And so to Shakespeare’s Globe where she has won plaudits for her role as the Countess of Roussillon. Of the theatre, Janie says: ‘As you step through the vast doors, there is a rush of energy. You get the noise of London but somehow there is a peace and privacy about The Globe. I’ve never been at a place like it. It’s amazing. You walk out onto the stage, so empty, and the first thing you notice is that it caresses you, it feels safe.’
As for the experience of playing Shakespeare, Janie confirms that this does not come easy to actors. It involves intensive preparation with the director and text director, and there are real struggles with meaning and script. Janie describes the process: ‘I do as an old Russian teacher advised, ‘Put some time apart, sit down, switch off and turn off everything, and devote your time to the person who wrote this play for your sake and their sake. I did that with All’s Well That Ends Well. The first conversation that grabbed me is Parolles who says, ‘Are you meditating on your virginity?’ and they have this chat about why girls should or shouldn’t keep their virginity. I thought this was amazing, the fact it was written 400 years ago and this is still the topic for women today.’

Image by Ellie Kurtz
Janie’s relationship with Shakespeare has changed from her schooldays, and it is a lesson for us all to stick with it and to consider language. ‘When I was at school we read Shakespeare. I didn’t know what we were saying and no one was opening it up to us. We were given the book and one person would read one line, and the next person would read the next. I don’t even remember being allocated roles so you couldn’t even get into character! But many years ago, when I came to the National Theatre, we sat with Sean Mathias to read Twelfth Night. We started with, ‘If music be the food of love, play on’ and Sean said ‘What does that mean? It means, I want love, and music is love’. And we talked about it long enough so when the actor came to saying the phrase, it had a different meaning.’ Janie illustrates with a throaty, ‘Play on’.
After this, Janie never had to worry about Shakespeare again. She explains: ‘I realised all I had to do was ask, what does that mean?’ When you make a suggestion, good directors will say, ‘that’s interesting, I’ve never thought of it being like that’. And John Dove [All’s Well director] did that.’ Directors have a fine line to tread in making the play relevant to a modern audience while being true to the meaning. Janie says: ‘In All’s Well, John understood that it’s no good if we simply love Helena and hate Bertram. It’s not as simple as that – it’s important that Bertram is seen as a human being. John helped us understand that.’
Janie is looking forward to working with her husband in Private Lives – if only to break a plate over his head every night, she jokes. Like all working mothers, she has to juggle – and while her life may appear blessed and a piece of cake, Janie works hard, while showing a warmth, an understanding and love of her craft that should book her a place in the actor’s hall of fame.

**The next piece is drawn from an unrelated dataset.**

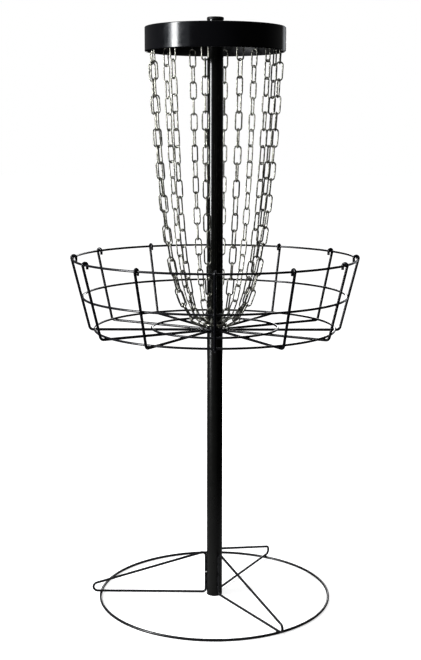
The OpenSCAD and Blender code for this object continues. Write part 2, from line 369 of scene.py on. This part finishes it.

The Globe Theatre season continues until October 2. For details see The theatre runs tours and exhibitions throughout the year. Private Lives by Noel Coward runs from October 7-22 at Nottingham Playhouse. Visit

A few of my favourite things

Favourite book: The Bible. I go to The Bible, especially when I do a play like All’s Well. It scares me that I don’t agree with parts of it, but there are parts of the New Testament which fill me with spirit. On the opposite scale, there’s another book The Kitchen Pharmacy by Rose Elliot with Carlo De Paoli. They got together to talk about food and if you have anything wrong, you can go to the book and almost cure yourself. To be honest, I tend to go and get some antibiotics, then read the book!
Favourite film: Toy Story 3 was amazing. The Lives of Others I love, as well as The Way We Were with Robert Redford and Barbra Streisand. And I love Bambi too!
Favourite television: I like to watch a really good drama series or comedy series. I love Green Wing and Friday Night Dinner. Because of the children and work I don’t watch it unless we watch The Simpsons together. I’m quite pleased with that, my life is full.
Favourite play: It’s very difficult to pick one but Macbeth, directed by Lucy Bailey at The Globe with Eliot Cowan playing the lead, was wonderful.